Example: if the issue in the case is who get what from the matrimonial home sale proceeds then the wife may be propose an offer of 80% whereas the husband may offer a 50/50 split. Each party will be at risk of paying the other's legal costs (as well as their own) if he/she loses. If the wife has offered to settle for 70% and is awarded more than this then the husband will be ordered to pay the wife’s costs from the date of her offer. However, if the court awards her 50% then the wife will be ordered to pay the husband’s legal costs from the date of his offer.

Obviously the parties will have to carry out a cost benefit analysis as to whether the difference between their positions is worthwhile pursuing in terms of their own costs and the risk of having to pay the other side’s costs. On the above example if the house has an equity of only £30,000 then the difference between their respective positions based on 80% and 50% is only £9,000 whereas an equity of £100,000 would result in a difference of £30,000.

Thus the ‘without prejudice’ proposals can then be taken into account by the Judge in deciding whether to make an order for one party to pay or contribute to the other’s costs. Such offers therefore have to be given proper consideration by the other party as an automatic rejection of the offer may result in a costs penalty.

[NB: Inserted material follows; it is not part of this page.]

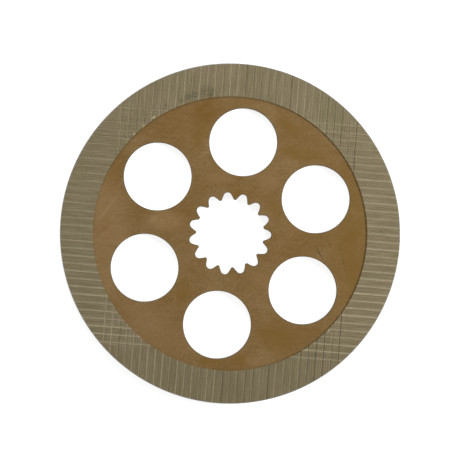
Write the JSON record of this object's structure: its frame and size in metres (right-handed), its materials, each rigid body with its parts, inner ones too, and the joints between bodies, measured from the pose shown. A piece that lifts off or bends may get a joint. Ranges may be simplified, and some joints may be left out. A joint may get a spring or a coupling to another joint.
{
  "type": "wet brake friction disc",
  "caption": "Flat steel friction disc for an oil-immersed brake, with a splined bore, large round holes and a grooved lining ring on each face.",
  "frame": {"origin": "centre of the splined bore, at half the disc's thickness", "axes": "+Z along the disc's axis, out of the upper lining; +X through the centre of a round hole that lies in line with a space of the spline"},
  "size_m": [0.223, 0.223, 0.0068],
  "materials": {
    "core_plate": "stamped steel under a thin brown film of cured adhesive",
    "friction_lining": "matt resin-bonded fibre friction material, olive beige, with narrow cut grooves"
  },
  "bodies": {
    "root": {"core_plate": "core_plate", "upper_lining": "friction_lining", "lower_lining": "friction_lining"}
  },
  "joints": []
}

It is also possible to make ‘open offers’ which the court can be made aware of and it is also a requirement that before the Financial Dispute Resolution appointment both parties must forward to the Court copies of open offers and Calderbank offers that have been made and the responses to them. Although the Calderbank offer must not be disclosed to the Judge who sits at the final hearing - the Judge hearing the FDR is not permitted therefore to sit at the Final hearing.